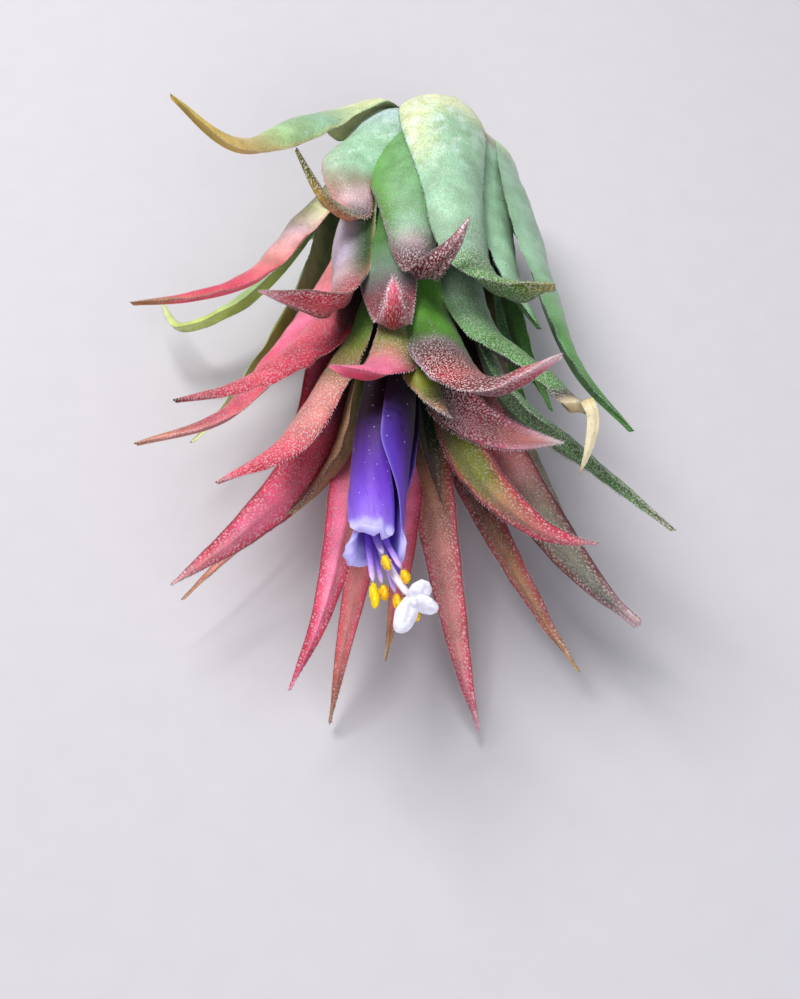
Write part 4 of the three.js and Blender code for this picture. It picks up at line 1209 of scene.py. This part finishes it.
def build_pistil(material):
    heart = np.array(STIGMA)
    points = [flower_middle(along) for along in THREAD_STEPS] + [np.array(STYLE_BEND), heart]
    bm = new_mesh()
    add_ribbon(bm, Path(points), STYLE_HALVES, STYLE_FLATNESS, STYLE_SHADES)
    white = linear(STIGMA_SHADE)
    for i, lobe in enumerate(STIGMA_LOBES):
        reach = np.array(lobe) - heart
        sizes = (0.95, 0.5, np.linalg.norm(reach) * 0.64)
        add_blob(bm, heart + reach * 0.52, reach, sizes, white, 80 + i, 0.035, 48, 0.1)
    add_blob(bm, heart, points[-1] - points[-2], (0.6, 0.5, 0.7), white, 90, 0.03, 36)
    close_up(bm, 1e-7)
    finish_piece(bm, "flower_pistil", "pistil", material)


def make_petal_material():
    material, tree, shader = new_material(
        "petal", Roughness=0.45, Subsurface_Weight=0.15, Subsurface_Radius=(0.8, 0.6, 1.0),
        Subsurface_Scale=0.6 * MM, Sheen_Weight=0.08,
    )
    blotched, lip, _ = separate(tree, attribute(tree, "Coat"))
    streaks = noise_node(tree, stretched(tree, 5.0, 0.55), 1.0, 3)
    blots = noise_node(tree, where_on(tree, "Object"), 1400, 3)
    tint = attribute(tree, "Tint")
    darker = mix_node(tree, 1.0, tint, (0.42, 0.34, 0.6, 1), "MULTIPLY")
    streaky = math_node(tree, "MULTIPLY", ramp_node(tree, streaks, 0.45, 0.75), 0.35)
    blotchy = math_node(tree, "MULTIPLY", ramp_node(tree, blots, 0.5, 0.62), blotched)
    share = math_node(tree, "MAXIMUM", streaky, blotchy)
    share = math_node(tree, "MULTIPLY", share, math_node(tree, "SUBTRACT", 1.0, lip))
    colour = mix_node(tree, share, tint, darker)
    flecks = place_group(
        tree, FLECKS, Place=where_on(tree, "UV"), Density=PETAL_DENSITY, Cells=PETAL_FLECKS,
    )
    colour = mix_node(tree, math_node(tree, "MULTIPLY", flecks["Mask"], 0.6), colour, (0.85, 0.82, 0.95, 1))
    tree.links.new(colour, shader.inputs["Base Color"])
    add_bump(tree, shader, math_node(tree, "MULTIPLY_ADD", streaks, 0.8, blots), 0.04, 0.6)
    return material


def make_thread_material(name, roughness, grain_scale):
    material, tree, shader = new_material(
        name, Roughness=roughness, Subsurface_Weight=0.2, Subsurface_Radius=(1.0, 0.8, 0.8),
        Subsurface_Scale=0.6 * MM,
    )
    grain = noise_node(tree, where_on(tree, "Object"), grain_scale, 3)
    add_mottled_tint(tree, shader, grain, (0.88, 0.82, 0.84, 1))
    add_bump(tree, shader, grain, 0.03, 0.7)
    return material


# Stem

def build_stem(material):
    path = Path(STEM_OUTLINE)
    rings, columns = STEM_GRID
    share = each(np.linspace(0, 1, rings + 1), columns)
    turn = np.tile(np.linspace(0, math.tau, columns + 1), rings + 1)
    out, along = path.at(share).T
    ring_marks = 0.05 * np.sin(along * 5.2) + 0.06 * np.sin(turn * 11 + along * 0.7)
    out = np.maximum(out + ring_marks * np.minimum(out, 1), 0)
    out[:columns + 1] = 0
    out[-columns - 1:] = 0
    azimuth = np.degrees(turn)
    places = station(along, out, azimuth)
    places += (waves(places, 0.7, 5) * 0.06)[:, None] * station(0, 1, azimuth) * (out > 0)[:, None]
    dark, light = (linear(shade) for shade in STEM_SHADES)
    tints = mix(dark, light, np.clip(0.5 + 0.5 * waves(places, 0.6, 6), 0, 1)[:, None])
    bm = new_mesh()
    wrap_sheet(bm, columns, rings, places, tints, turn * 2, share * path.length)
    for azimuth, reach, length in ROOTS:
        run = [(STEM_FOOT / 2, 0.5), (STEM_FOOT, reach * 0.6), (STEM_FOOT - length, reach)]
        root = Path([station(along, out, azimuth) for along, out in run])
        add_ribbon(bm, root, ROOT_HALVES, ROOT_FLATNESS, ROOT_SHADES)
    close_up(bm, 1e-7)
    finish_piece(bm, "plant_stem", "stem", material)


def make_stem_material():
    material, tree, shader = new_material("dry_stem", Roughness=0.85)
    fibres = noise_node(tree, stretched(tree, 9.0, 1.2), 1.0, 4)
    add_mottled_tint(tree, shader, fibres, (0.4, 0.34, 0.28, 1))
    add_bump(tree, shader, fibres, 0.1, 0.8)
    return material


# Floor, light and camera

def build_floor():
    bm = bmesh.new()
    bmesh.ops.create_grid(bm, x_segments=4, y_segments=4, size=1.5)
    mesh = bpy.data.meshes.new("floor")
    bm.to_mesh(mesh)
    bm.free()
    floor = bpy.data.objects.new("floor", mesh)
    bpy.context.scene.collection.objects.link(floor)
    material, tree, shader = new_material("pale_floor", Roughness=0.8)
    grain = noise_node(tree, where_on(tree, "Object"), 300, 3)
    colour = mix_node(tree, grain, (0.53, 0.52, 0.55, 1), (0.56, 0.55, 0.58, 1))
    tree.links.new(colour, shader.inputs["Base Color"])
    mesh.materials.append(material)


def put_up(name, data, place, aim):
    """Links a lamp or a camera that stands at a place and points at its aim."""
    thing = bpy.data.objects.new(name, data)
    thing.location = Vector(place) * MM
    thing.rotation_euler = (Vector(aim) - Vector(place)).to_track_quat("-Z", "Y").to_euler()
    bpy.context.scene.collection.objects.link(thing)
    return thing


def build_set():
    for lamp in LAMPS:
        light = bpy.data.lights.new(lamp["name"], "AREA")
        light.energy = lamp["power"]
        light.size = lamp["size"]
        light.color = lamp["colour"]
        put_up(lamp["name"], light, lamp["place"], LAMP_AIM)
    world = bpy.data.worlds.new("soft_room")
    world.use_nodes = True
    sky = world.node_tree.nodes["Background"]
    sky.inputs["Color"].default_value = SKY_COLOUR
    sky.inputs["Strength"].default_value = SKY_STRENGTH
    scene = bpy.context.scene
    scene.world = world
    lens = bpy.data.cameras.new("camera")
    lens.lens = 50
    lens.clip_start = 0.005
    scene.camera = put_up("camera", lens, CAMERA_PLACE, CAMERA_AIM)
    scene.view_settings.view_transform = "Standard"
    scene.view_settings.look = "Medium High Contrast"


leaf_material = make_leaf_material()
for row_name, row in LEAVES.items():
    for number, leaf in enumerate(row, start=1):
        build_leaf(row_name, number, leaf, row, leaf_material)

petal_material = make_petal_material()
for number, azimuth in enumerate(PETAL_AZIMUTHS, start=1):
    build_petal(number, azimuth, petal_material)
thread_material = make_thread_material("stamen_threads", 0.45, 4000)
for number, stamen in enumerate(STAMENS, start=1):
    build_stamen(number, stamen, thread_material)
build_pistil(make_thread_material("moist_stigma", 0.3, 2500))
build_stem(make_stem_material())

build_floor()
build_set()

The exercise: Copy out the whole listing exactly.

Solved problem:
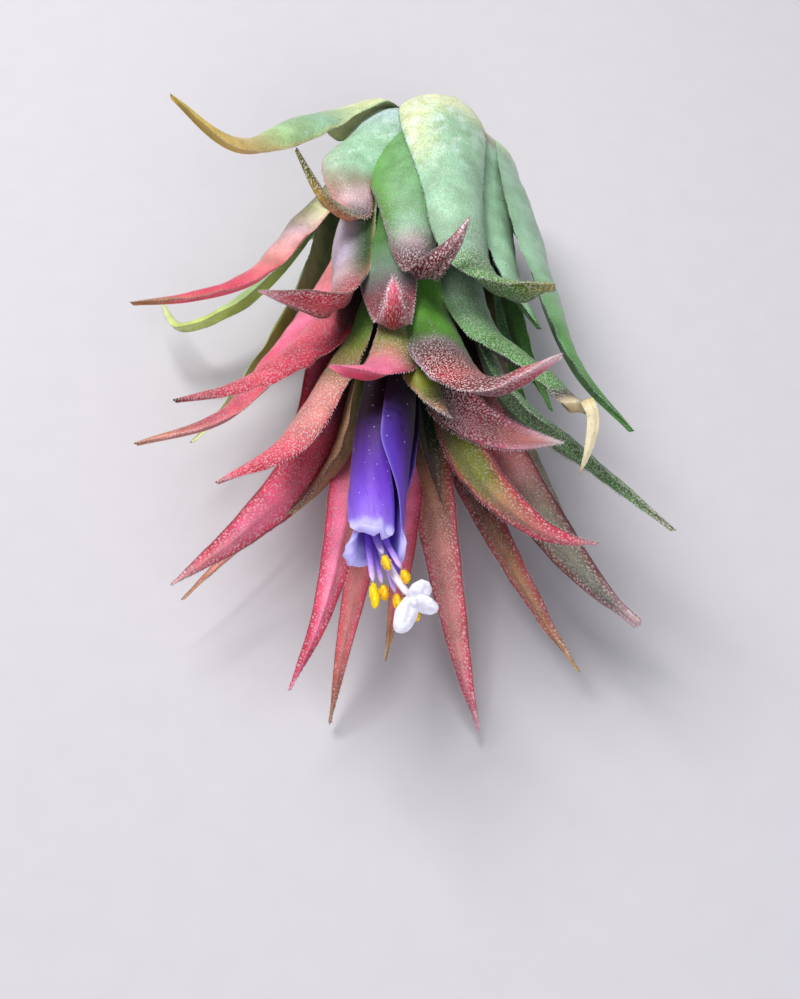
Write part 4 of the three.js and Blender code for this picture. It picks up at line 1209 of scene.py. This part finishes it.
def build_pistil(material):
    heart = np.array(STIGMA)
    points = [flower_middle(along) for along in THREAD_STEPS] + [np.array(STYLE_BEND), heart]
    bm = new_mesh()
    add_ribbon(bm, Path(points), STYLE_HALVES, STYLE_FLATNESS, STYLE_SHADES)
    white = linear(STIGMA_SHADE)
    for i, lobe in enumerate(STIGMA_LOBES):
        reach = np.array(lobe) - heart
        sizes = (0.95, 0.5, np.linalg.norm(reach) * 0.64)
        add_blob(bm, heart + reach * 0.52, reach, sizes, white, 80 + i, 0.035, 48, 0.1)
    add_blob(bm, heart, points[-1] - points[-2], (0.6, 0.5, 0.7), white, 90, 0.03, 36)
    close_up(bm, 1e-7)
    finish_piece(bm, "flower_pistil", "pistil", material)


def make_petal_material():
    material, tree, shader = new_material(
        "petal", Roughness=0.45, Subsurface_Weight=0.15, Subsurface_Radius=(0.8, 0.6, 1.0),
        Subsurface_Scale=0.6 * MM, Sheen_Weight=0.08,
    )
    blotched, lip, _ = separate(tree, attribute(tree, "Coat"))
    streaks = noise_node(tree, stretched(tree, 5.0, 0.55), 1.0, 3)
    blots = noise_node(tree, where_on(tree, "Object"), 1400, 3)
    tint = attribute(tree, "Tint")
    darker = mix_node(tree, 1.0, tint, (0.42, 0.34, 0.6, 1), "MULTIPLY")
    streaky = math_node(tree, "MULTIPLY", ramp_node(tree, streaks, 0.45, 0.75), 0.35)
    blotchy = math_node(tree, "MULTIPLY", ramp_node(tree, blots, 0.5, 0.62), blotched)
    share = math_node(tree, "MAXIMUM", streaky, blotchy)
    share = math_node(tree, "MULTIPLY", share, math_node(tree, "SUBTRACT", 1.0, lip))
    colour = mix_node(tree, share, tint, darker)
    flecks = place_group(
        tree, FLECKS, Place=where_on(tree, "UV"), Density=PETAL_DENSITY, Cells=PETAL_FLECKS,
    )
    colour = mix_node(tree, math_node(tree, "MULTIPLY", flecks["Mask"], 0.6), colour, (0.85, 0.82, 0.95, 1))
    tree.links.new(colour, shader.inputs["Base Color"])
    add_bump(tree, shader, math_node(tree, "MULTIPLY_ADD", streaks, 0.8, blots), 0.04, 0.6)
    return material


def make_thread_material(name, roughness, grain_scale):
    material, tree, shader = new_material(
        name, Roughness=roughness, Subsurface_Weight=0.2, Subsurface_Radius=(1.0, 0.8, 0.8),
        Subsurface_Scale=0.6 * MM,
    )
    grain = noise_node(tree, where_on(tree, "Object"), grain_scale, 3)
    add_mottled_tint(tree, shader, grain, (0.88, 0.82, 0.84, 1))
    add_bump(tree, shader, grain, 0.03, 0.7)
    return material


# Stem

def build_stem(material):
    path = Path(STEM_OUTLINE)
    rings, columns = STEM_GRID
    share = each(np.linspace(0, 1, rings + 1), columns)
    turn = np.tile(np.linspace(0, math.tau, columns + 1), rings + 1)
    out, along = path.at(share).T
    ring_marks = 0.05 * np.sin(along * 5.2) + 0.06 * np.sin(turn * 11 + along * 0.7)
    out = np.maximum(out + ring_marks * np.minimum(out, 1), 0)
    out[:columns + 1] = 0
    out[-columns - 1:] = 0
    azimuth = np.degrees(turn)
    places = station(along, out, azimuth)
    places += (waves(places, 0.7, 5) * 0.06)[:, None] * station(0, 1, azimuth) * (out > 0)[:, None]
    dark, light = (linear(shade) for shade in STEM_SHADES)
    tints = mix(dark, light, np.clip(0.5 + 0.5 * waves(places, 0.6, 6), 0, 1)[:, None])
    bm = new_mesh()
    wrap_sheet(bm, columns, rings, places, tints, turn * 2, share * path.length)
    for azimuth, reach, length in ROOTS:
        run = [(STEM_FOOT / 2, 0.5), (STEM_FOOT, reach * 0.6), (STEM_FOOT - length, reach)]
        root = Path([station(along, out, azimuth) for along, out in run])
        add_ribbon(bm, root, ROOT_HALVES, ROOT_FLATNESS, ROOT_SHADES)
    close_up(bm, 1e-7)
    finish_piece(bm, "plant_stem", "stem", material)


def make_stem_material():
    material, tree, shader = new_material("dry_stem", Roughness=0.85)
    fibres = noise_node(tree, stretched(tree, 9.0, 1.2), 1.0, 4)
    add_mottled_tint(tree, shader, fibres, (0.4, 0.34, 0.28, 1))
    add_bump(tree, shader, fibres, 0.1, 0.8)
    return material


# Floor, light and camera

def build_floor():
    bm = bmesh.new()
    bmesh.ops.create_grid(bm, x_segments=4, y_segments=4, size=1.5)
    mesh = bpy.data.meshes.new("floor")
    bm.to_mesh(mesh)
    bm.free()
    floor = bpy.data.objects.new("floor", mesh)
    bpy.context.scene.collection.objects.link(floor)
    material, tree, shader = new_material("pale_floor", Roughness=0.8)
    grain = noise_node(tree, where_on(tree, "Object"), 300, 3)
    colour = mix_node(tree, grain, (0.53, 0.52, 0.55, 1), (0.56, 0.55, 0.58, 1))
    tree.links.new(colour, shader.inputs["Base Color"])
    mesh.materials.append(material)


def put_up(name, data, place, aim):
    """Links a lamp or a camera that stands at a place and points at its aim."""
    thing = bpy.data.objects.new(name, data)
    thing.location = Vector(place) * MM
    thing.rotation_euler = (Vector(aim) - Vector(place)).to_track_quat("-Z", "Y").to_euler()
    bpy.context.scene.collection.objects.link(thing)
    return thing


def build_set():
    for lamp in LAMPS:
        light = bpy.data.lights.new(lamp["name"], "AREA")
        light.energy = lamp["power"]
        light.size = lamp["size"]
        light.color = lamp["colour"]
        put_up(lamp["name"], light, lamp["place"], LAMP_AIM)
    world = bpy.data.worlds.new("soft_room")
    world.use_nodes = True
    sky = world.node_tree.nodes["Background"]
    sky.inputs["Color"].default_value = SKY_COLOUR
    sky.inputs["Strength"].default_value = SKY_STRENGTH
    scene = bpy.context.scene
    scene.world = world
    lens = bpy.data.cameras.new("camera")
    lens.lens = 50
    lens.clip_start = 0.005
    scene.camera = put_up("camera", lens, CAMERA_PLACE, CAMERA_AIM)
    scene.view_settings.view_transform = "Standard"
    scene.view_settings.look = "Medium High Contrast"


leaf_material = make_leaf_material()
for row_name, row in LEAVES.items():
    for number, leaf in enumerate(row, start=1):
        build_leaf(row_name, number, leaf, row, leaf_material)

petal_material = make_petal_material()
for number, azimuth in enumerate(PETAL_AZIMUTHS, start=1):
    build_petal(number, azimuth, petal_material)
thread_material = make_thread_material("stamen_threads", 0.45, 4000)
for number, stamen in enumerate(STAMENS, start=1):
    build_stamen(number, stamen, thread_material)
build_pistil(make_thread_material("moist_stigma", 0.3, 2500))
build_stem(make_stem_material())

build_floor()
build_set()